Get lost, get free? Not necessarily

Unfiltered insights into my reflective writing practice
Get lost, get free? Not necessarily
Photo by Matt Howard on Unsplash

Sometimes, oftentimes, things, life, practice, doesn’t go as we would like, as we imagined, as we would hope. It takes us in a direction that is maybe more discombobulating than illuminating, more jarring and aggravating than soothing. Sometimes, we have no idea what we’re doing and where we’re going. And still, there is wisdom in that, perhaps more so.

Hence still, we keep going, because that’s the practice; to stick with it, to not abandon ourselves, to allow ourselves to lose control and return when we feel like giving up.

This is how this writing practice shaped up, out of resistance and a previous “failed” or rather dissatisfying effort, exploring the nature of journeys and transformation - and the fact that things are not necessarily the wonderous experience that they might be for others.

Thus, all experiences count, in the difference and their confusion.

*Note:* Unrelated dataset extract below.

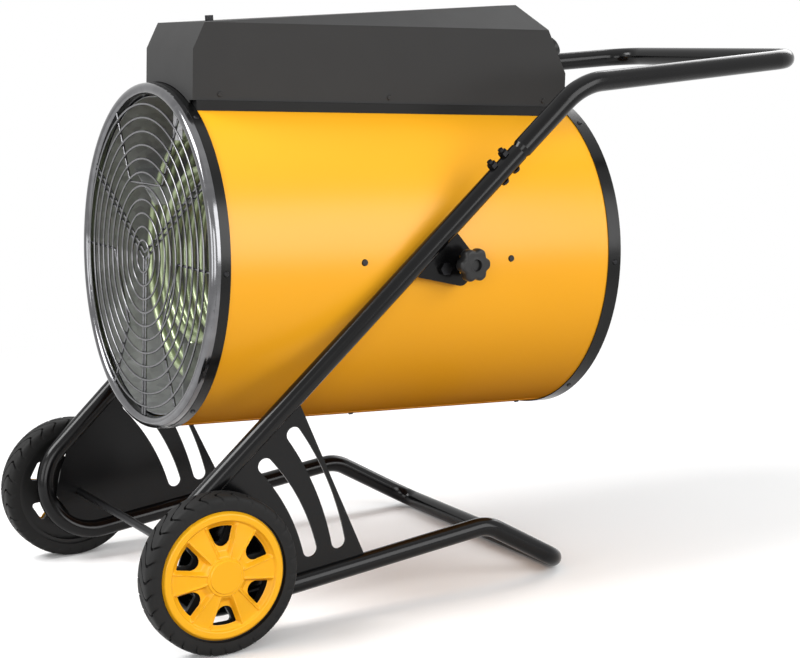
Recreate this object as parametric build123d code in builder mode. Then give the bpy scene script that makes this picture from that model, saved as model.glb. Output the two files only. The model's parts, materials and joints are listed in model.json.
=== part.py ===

This is especially so when we happen upon an insight that runs counter to the one we might have been contemplating.

This short essay is the second in an ongoing series where I’ll be sharing the unedited results of my own reflective writing practice, in the interests of being truly real and raw. Each piece is followed by a writing prompt and occasionally some reading inspiration, in case you feel inclined to dive into the matters of your own mind in a similar - and delightfully or discomfortingly different - vein.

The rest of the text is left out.